##### SUPPLIED RECORDS
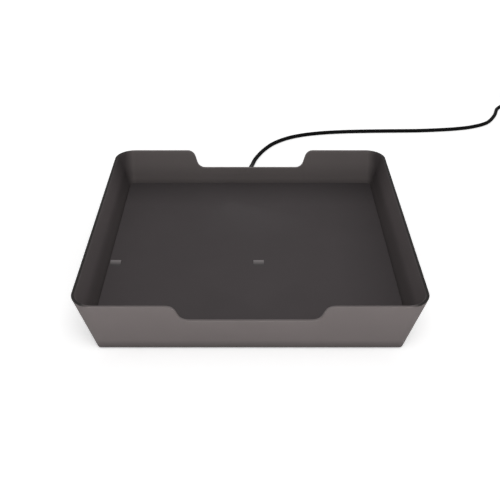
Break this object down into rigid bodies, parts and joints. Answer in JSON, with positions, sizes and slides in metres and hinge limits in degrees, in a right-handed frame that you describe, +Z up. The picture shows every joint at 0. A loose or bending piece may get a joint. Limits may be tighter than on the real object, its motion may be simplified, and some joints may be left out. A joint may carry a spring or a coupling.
{
  "type": "wireless charging box",
  "caption": "Shallow square tray with flared walls, finger notches front and back and a wireless charging place on its floor, fed by a thin cable from the back.",
  "frame": {"origin": "middle of the box, on the surface that its feet stand on", "axes": "+X to the right and +Y to the back, where the cable is plugged in; +Z up out of the tray"},
  "size_m": [0.4027, 0.423, 0.0378],
  "materials": {
    "shell_plastic": "fine matte texture",
    "mat_rubber": "soft matte",
    "cover_plastic": "fine matte texture",
    "screw_steel": "zinc plated",
    "foot_rubber": "matte",
    "carrier_plastic": "natural nylon",
    "spreader_metal": "rolled sheet",
    "ferrite": "dark ceramic sheet",
    "litz_copper": "enamelled copper",
    "board_laminate": "solder mask",
    "chip_case": "moulded package",
    "capacitor_case": "ceramic",
    "inductor_case": "pressed powder",
    "socket_metal": "nickel plated",
    "contact_plastic": "moulded",
    "cord_jacket": "satin",
    "plug_plastic": "satin moulding",
    "tie_strap": "woven",
    "insert_plastic": "moulded"
  },
  "bodies": {
    "box": {"tray_shell": "shell_plastic", "tray_mat": "mat_rubber", "base_cover": "cover_plastic", "cover_screws": "screw_steel", "rubber_feet": "foot_rubber", "coil_carrier": "carrier_plastic", "carrier_screws": "screw_steel", "heat_spreader": "spreader_metal", "ferrite_sheet": "ferrite", "transmit_coil": "litz_copper", "circuit_board": "board_laminate", "board_screws": "screw_steel", "controller_chip": "chip_case", "bridge_transistors": "chip_case", "resonant_capacitors": "capacitor_case", "power_inductor": "inductor_case", "input_capacitors": "capacitor_case", "usb_c_socket": "socket_metal", "usb_c_tongue": "contact_plastic"},
    "cable": {"usb_c_tip": "socket_metal", "usb_c_plug": "plug_plastic", "cord": "cord_jacket", "cord_coil": "cord_jacket", "cord_tail": "cord_jacket", "cord_tie": "tie_strap", "usb_a_plug": "plug_plastic", "usb_a_shell": "socket_metal", "usb_a_insert": "insert_plastic"}
  },
  "joints": [
    {"name": "cable_unplug", "type": "slide", "parent": "box", "child": "cable", "axis": [0, 1, 0], "range_m": [0, 0.012]}
  ]
}
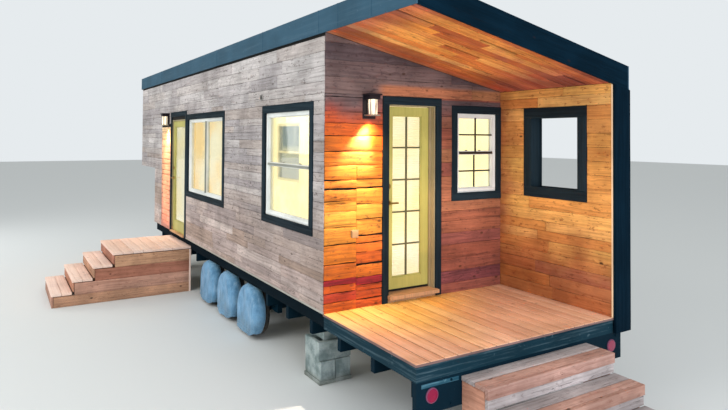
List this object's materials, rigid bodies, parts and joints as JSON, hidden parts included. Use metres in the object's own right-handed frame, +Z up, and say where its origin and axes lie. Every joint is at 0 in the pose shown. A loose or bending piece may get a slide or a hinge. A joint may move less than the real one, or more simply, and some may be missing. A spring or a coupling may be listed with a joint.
{
  "type": "tiny house on wheels",
  "caption": "Tiny house on a gooseneck trailer with a covered porch, board siding, glazed doors, windows, cloth-covered wheels and box steps at both doors.",
  "frame": {"origin": "centre of the whole object's bounding box, at ground level", "axes": "+Z up; +Y along the house from the porch to the raised sleeping box; +X across from the long window wall to the opposite side"},
  "size_m": [4.707, 11.567, 3.9033],
  "materials": {
    "steel_frame": "dark painted steel, dusty",
    "tyre": "black rubber",
    "cover_cloth": "grey-blue woven cover cloth",
    "concrete": "rough grey concrete block",
    "floor_wood": "oiled boards",
    "deck_cedar": "oiled cedar decking",
    "red_lens": "red lens",
    "siding_grey": "weathered reclaimed boards",
    "siding_warm": "oiled reclaimed boards",
    "roof_metal": "slate-blue standing seam sheet",
    "fascia_metal": "slate-blue folded sheet",
    "navy_board": "dark navy paint",
    "ceiling_wood": "oiled reclaimed boards",
    "white_vinyl": "white vinyl",
    "glass": "clear glass",
    "slate_trim": "dark slate paint",
    "jamb_wood": "tan painted wood",
    "door_green": "yellow-green paint",
    "brass": "satin brass",
    "lamp_bronze": "dark bronze paint",
    "dark_plastic": "dark plastic",
    "step_cedar": "weathered cedar boards"
  },
  "bodies": {
    "root": {"axles": "steel_frame", "block_piers": "concrete", "bumper": "steel_frame", "cross_members": "steel_frame", "door_trim": "slate_trim", "end_fascias": "navy_board", "end_wall": "siding_grey", "floor": "floor_wood", "front_steps": "step_cedar", "front_treads": "step_cedar", "gooseneck": "steel_frame", "landing_legs": "steel_frame", "leaf_springs": "steel_frame", "left_wall_far": "siding_grey", "left_wall_near": "siding_grey", "left_wall_over_door": "siding_grey", "left_window_frames": "white_vinyl", "loft_end_wall": "siding_grey", "loft_floor": "floor_wood", "loft_window_frame": "white_vinyl", "lookout_frame": "slate_trim", "porch_ceiling": "ceiling_wood", "porch_deck": "deck_cedar", "porch_door_frame": "jamb_wood", "porch_end_board": "navy_board", "porch_outlet": "dark_plastic", "porch_rim": "steel_frame", "porch_side_wall": "siding_warm", "porch_wall_left": "siding_warm", "porch_wall_over_door": "siding_warm", "porch_wall_right": "siding_warm", "porch_window_frame": "white_vinyl", "right_wall": "siding_grey", "right_window_frames": "white_vinyl", "roof_panel": "roof_metal", "side_door_frame": "jamb_wood", "side_fascias": "fascia_metal", "side_steps": "step_cedar", "side_treads": "step_cedar", "tail_lights": "red_lens", "trailer_rails": "steel_frame", "wall_lights": "lamp_bronze", "wall_vent": "dark_plastic", "wheel_covers": "cover_cloth", "wheels": "tyre", "window_glass": "glass", "window_trim": "slate_trim"},
    "side_door": {"side_door_leaf": "door_green", "side_door_glass": "glass", "side_door_handle": "brass"},
    "porch_door": {"porch_door_leaf": "door_green", "porch_door_glass": "glass", "porch_door_handle": "brass"}
  },
  "joints": [
    {"name": "side_door_hinge", "type": "hinge", "parent": "root", "child": "side_door", "pos_m": [-0.2795, 2.107, 0.889], "axis": [0, 0, 1], "range_deg": [0, 100]},
    {"name": "porch_door_hinge", "type": "hinge", "parent": "root", "child": "porch_door", "pos_m": [1.101, -2.8975, 0.946], "axis": [0, 0, -1], "range_deg": [0, 100]}
  ]
}
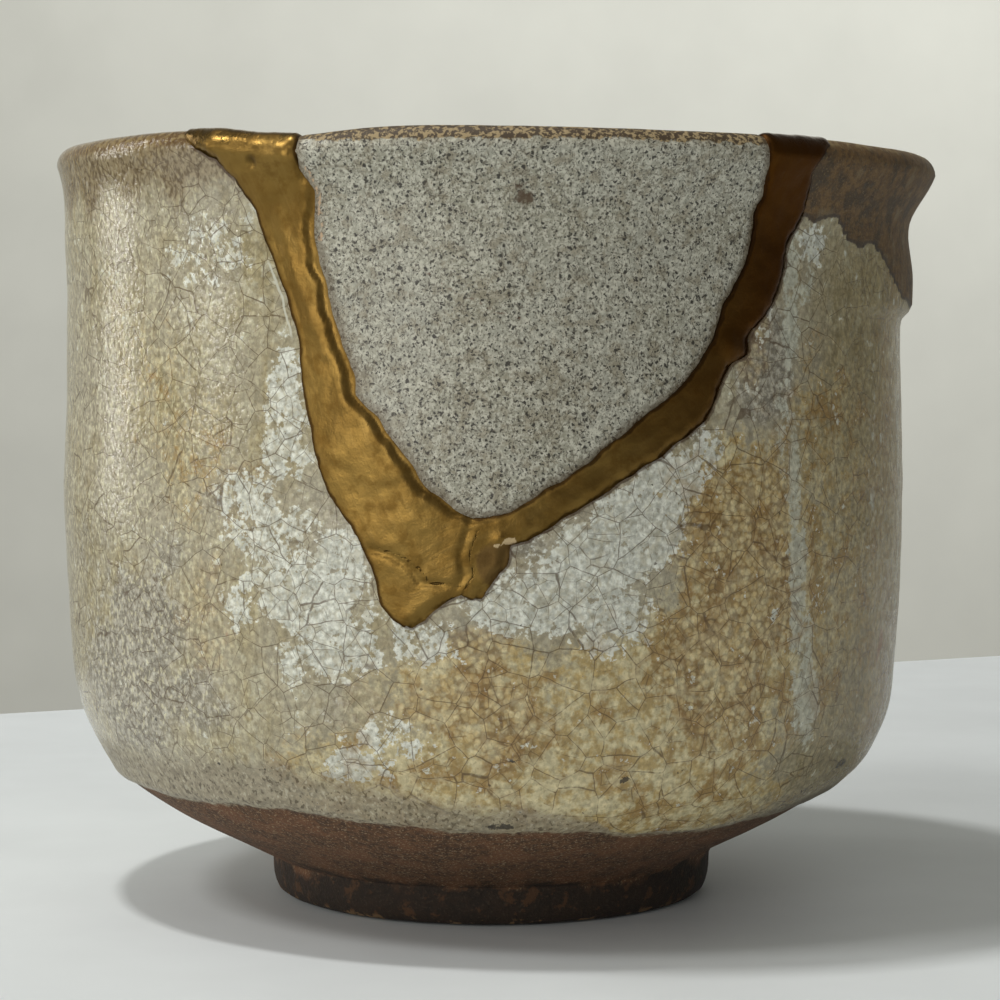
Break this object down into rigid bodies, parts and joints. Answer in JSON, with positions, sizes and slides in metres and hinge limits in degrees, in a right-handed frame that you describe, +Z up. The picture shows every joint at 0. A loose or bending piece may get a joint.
##########
* WHAT IS ASKED
Write the material out exactly, with nothing left out.

* ANSWER TO THE TASK
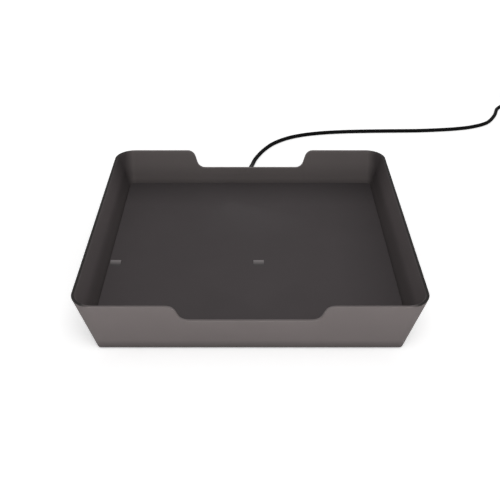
Break this object down into rigid bodies, parts and joints. Answer in JSON, with positions, sizes and slides in metres and hinge limits in degrees, in a right-handed frame that you describe, +Z up. The picture shows every joint at 0. A loose or bending piece may get a joint. Limits may be tighter than on the real object, its motion may be simplified, and some joints may be left out. A joint may carry a spring or a coupling.
{
  "type": "wireless charging box",
  "caption": "Shallow square tray with flared walls, finger notches front and back and a wireless charging place on its floor, fed by a thin cable from the back.",
  "frame": {"origin": "middle of the box, on the surface that its feet stand on", "axes": "+X to the right and +Y to the back, where the cable is plugged in; +Z up out of the tray"},
  "size_m": [0.4027, 0.423, 0.0378],
  "materials": {
    "shell_plastic": "fine matte texture",
    "mat_rubber": "soft matte",
    "cover_plastic": "fine matte texture",
    "screw_steel": "zinc plated",
    "foot_rubber": "matte",
    "carrier_plastic": "natural nylon",
    "spreader_metal": "rolled sheet",
    "ferrite": "dark ceramic sheet",
    "litz_copper": "enamelled copper",
    "board_laminate": "solder mask",
    "chip_case": "moulded package",
    "capacitor_case": "ceramic",
    "inductor_case": "pressed powder",
    "socket_metal": "nickel plated",
    "contact_plastic": "moulded",
    "cord_jacket": "satin",
    "plug_plastic": "satin moulding",
    "tie_strap": "woven",
    "insert_plastic": "moulded"
  },
  "bodies": {
    "box": {"tray_shell": "shell_plastic", "tray_mat": "mat_rubber", "base_cover": "cover_plastic", "cover_screws": "screw_steel", "rubber_feet": "foot_rubber", "coil_carrier": "carrier_plastic", "carrier_screws": "screw_steel", "heat_spreader": "spreader_metal", "ferrite_sheet": "ferrite", "transmit_coil": "litz_copper", "circuit_board": "board_laminate", "board_screws": "screw_steel", "controller_chip": "chip_case", "bridge_transistors": "chip_case", "resonant_capacitors": "capacitor_case", "power_inductor": "inductor_case", "input_capacitors": "capacitor_case", "usb_c_socket": "socket_metal", "usb_c_tongue": "contact_plastic"},
    "cable": {"usb_c_tip": "socket_metal", "usb_c_plug": "plug_plastic", "cord": "cord_jacket", "cord_coil": "cord_jacket", "cord_tail": "cord_jacket", "cord_tie": "tie_strap", "usb_a_plug": "plug_plastic", "usb_a_shell": "socket_metal", "usb_a_insert": "insert_plastic"}
  },
  "joints": [
    {"name": "cable_unplug", "type": "slide", "parent": "box", "child": "cable", "axis": [0, 1, 0], "range_m": [0, 0.012]}
  ]
}
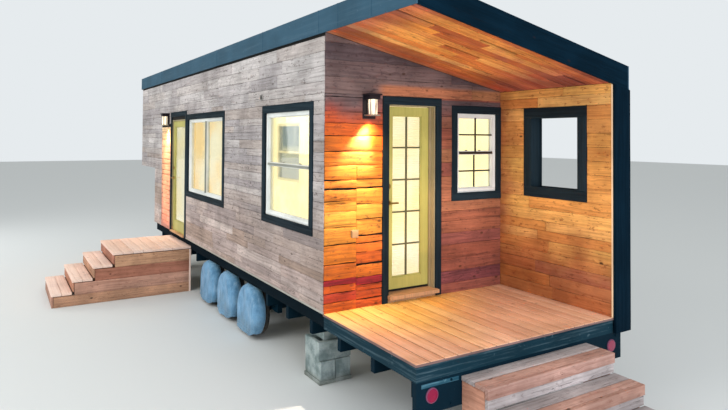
List this object's materials, rigid bodies, parts and joints as JSON, hidden parts included. Use metres in the object's own right-handed frame, +Z up, and say where its origin and axes lie. Every joint is at 0 in the pose shown. A loose or bending piece may get a slide or a hinge. A joint may move less than the real one, or more simply, and some may be missing. A spring or a coupling may be listed with a joint.
{
  "type": "tiny house on wheels",
  "caption": "Tiny house on a gooseneck trailer with a covered porch, board siding, glazed doors, windows, cloth-covered wheels and box steps at both doors.",
  "frame": {"origin": "centre of the whole object's bounding box, at ground level", "axes": "+Z up; +Y along the house from the porch to the raised sleeping box; +X across from the long window wall to the opposite side"},
  "size_m": [4.707, 11.567, 3.9033],
  "materials": {
    "steel_frame": "dark painted steel, dusty",
    "tyre": "black rubber",
    "cover_cloth": "grey-blue woven cover cloth",
    "concrete": "rough grey concrete block",
    "floor_wood": "oiled boards",
    "deck_cedar": "oiled cedar decking",
    "red_lens": "red lens",
    "siding_grey": "weathered reclaimed boards",
    "siding_warm": "oiled reclaimed boards",
    "roof_metal": "slate-blue standing seam sheet",
    "fascia_metal": "slate-blue folded sheet",
    "navy_board": "dark navy paint",
    "ceiling_wood": "oiled reclaimed boards",
    "white_vinyl": "white vinyl",
    "glass": "clear glass",
    "slate_trim": "dark slate paint",
    "jamb_wood": "tan painted wood",
    "door_green": "yellow-green paint",
    "brass": "satin brass",
    "lamp_bronze": "dark bronze paint",
    "dark_plastic": "dark plastic",
    "step_cedar": "weathered cedar boards"
  },
  "bodies": {
    "root": {"axles": "steel_frame", "block_piers": "concrete", "bumper": "steel_frame", "cross_members": "steel_frame", "door_trim": "slate_trim", "end_fascias": "navy_board", "end_wall": "siding_grey", "floor": "floor_wood", "front_steps": "step_cedar", "front_treads": "step_cedar", "gooseneck": "steel_frame", "landing_legs": "steel_frame", "leaf_springs": "steel_frame", "left_wall_far": "siding_grey", "left_wall_near": "siding_grey", "left_wall_over_door": "siding_grey", "left_window_frames": "white_vinyl", "loft_end_wall": "siding_grey", "loft_floor": "floor_wood", "loft_window_frame": "white_vinyl", "lookout_frame": "slate_trim", "porch_ceiling": "ceiling_wood", "porch_deck": "deck_cedar", "porch_door_frame": "jamb_wood", "porch_end_board": "navy_board", "porch_outlet": "dark_plastic", "porch_rim": "steel_frame", "porch_side_wall": "siding_warm", "porch_wall_left": "siding_warm", "porch_wall_over_door": "siding_warm", "porch_wall_right": "siding_warm", "porch_window_frame": "white_vinyl", "right_wall": "siding_grey", "right_window_frames": "white_vinyl", "roof_panel": "roof_metal", "side_door_frame": "jamb_wood", "side_fascias": "fascia_metal", "side_steps": "step_cedar", "side_treads": "step_cedar", "tail_lights": "red_lens", "trailer_rails": "steel_frame", "wall_lights": "lamp_bronze", "wall_vent": "dark_plastic", "wheel_covers": "cover_cloth", "wheels": "tyre", "window_glass": "glass", "window_trim": "slate_trim"},
    "side_door": {"side_door_leaf": "door_green", "side_door_glass": "glass", "side_door_handle": "brass"},
    "porch_door": {"porch_door_leaf": "door_green", "porch_door_glass": "glass", "porch_door_handle": "brass"}
  },
  "joints": [
    {"name": "side_door_hinge", "type": "hinge", "parent": "root", "child": "side_door", "pos_m": [-0.2795, 2.107, 0.889], "axis": [0, 0, 1], "range_deg": [0, 100]},
    {"name": "porch_door_hinge", "type": "hinge", "parent": "root", "child": "porch_door", "pos_m": [1.101, -2.8975, 0.946], "axis": [0, 0, -1], "range_deg": [0, 100]}
  ]
}
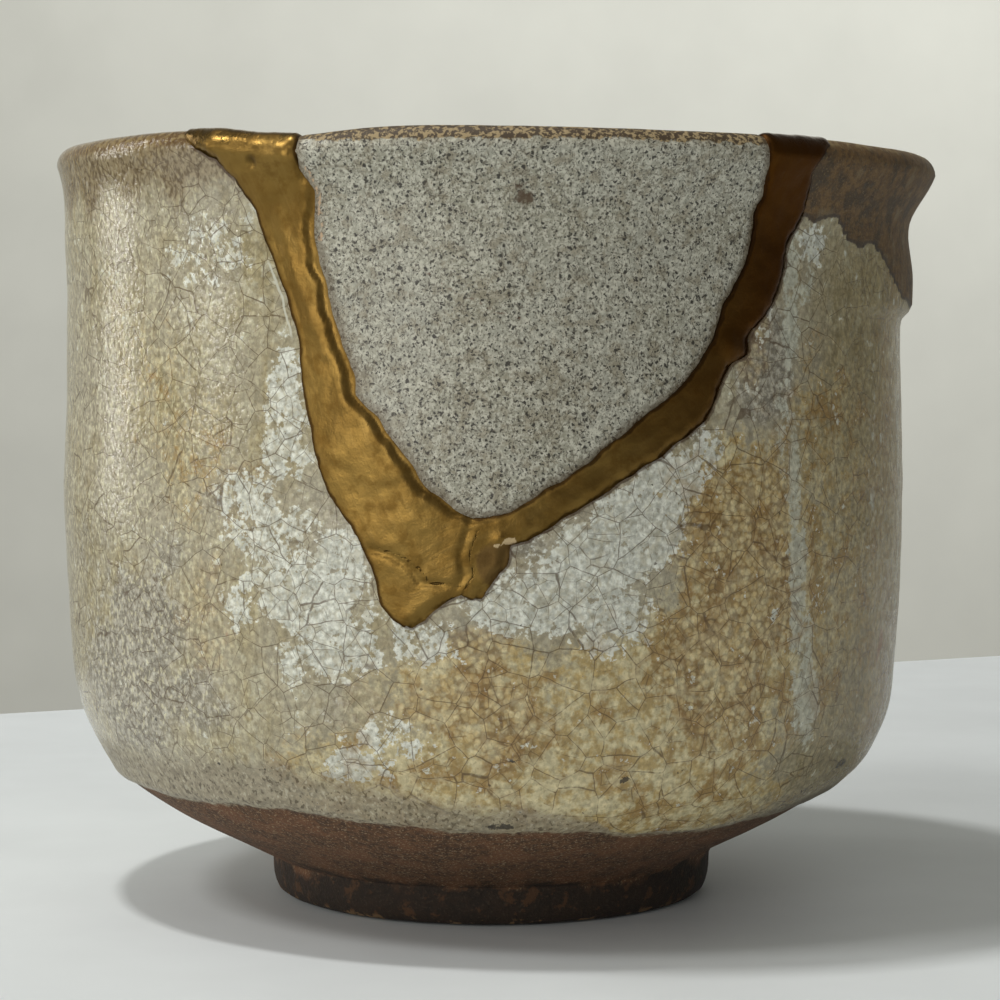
Break this object down into rigid bodies, parts and joints. Answer in JSON, with positions, sizes and slides in metres and hinge limits in degrees, in a right-handed frame that you describe, +Z up. The picture shows every joint at 0. A loose or bending piece may get a joint.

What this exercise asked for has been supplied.